Outro par excitante e que deu nas vistas foi Lourenço Ferreira e Tatiana Grenkova, sobretudo pela empatia e comunicação que criaram em cena entre ambos e com os próprios colegas. Ela dança com alma, jovialidade e atrevimento e ele não lhe fica atrás. Aliás, sendo um dos melhores bailarinos de linha clássica da CNB, Lourenço demonstrou também abordar com inteligência tanto o papel de Basílio como de Espada, que interpretou várias vezes. O seu jogo de cena foi travesso e sedutor combinando um interessante jogo cénico com uma técnica limpa e bastante segura.
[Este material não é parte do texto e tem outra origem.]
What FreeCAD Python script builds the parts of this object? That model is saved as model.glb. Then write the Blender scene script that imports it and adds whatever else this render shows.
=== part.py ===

Para além de uma rara musicalidade.
Já João Pedro Costa e Isadora Valero formaram um par muito jovem e com potencial mas ainda deixando transparecer algumas inconsistências. Com um ar um pouco mais adolescente que os outros colegas, apesar de cumprirem tecnicamente, por vezes, pareceram estar um pouco à margem das suas personagens. Ele também dançou o papel de Espada, com aplomb e envolvimento.
Finalmente, o par de estrelas da companhia, Carlos Pinillos e Filipa Castro, já com larga experiência e muito traquejo neste tipo de obras (ele até é espanhol), uma vez mais, não deixaram os seus créditos por mãos alheias.
O que é notório e ainda faz da CNB uma companhia algo disfuncional, em termos de elenco e administrativos, é o facto de muitos bailarinos principais e solistas, nesta peça, fazerem papéis de representação secundários. E alguns dos bailarinos que se apresentam nos papéis de maior responsabilidade, há anos, saírem periodicamente do corpo de baile. É urgente que este tipo de incongruências seja revisto e, sobretudo, que o reportório faça jus a uma companhia nacional que, infelizmente, há anos, não guarda qualquer reportório verdadeiramente português.
Se há um ano a CNB estava a ir (alegremente) para o buraco, nesta altura parece estar ainda a cumprir calendário… com as próximas criações da autoria de Rui Lopes Graça e Vitor Hugo Pontes, já em Maio, ainda encomendadas por Paulo Ribeiro.
Entretanto, aguarda-se a visita do Ballet Nacional da China, no final do mês de Março, também no Teatro Camões, e, sobretudo, o esperado anúncio de uma temporada que volte a fazer sorrir e a sonhar os artistas e também o público português.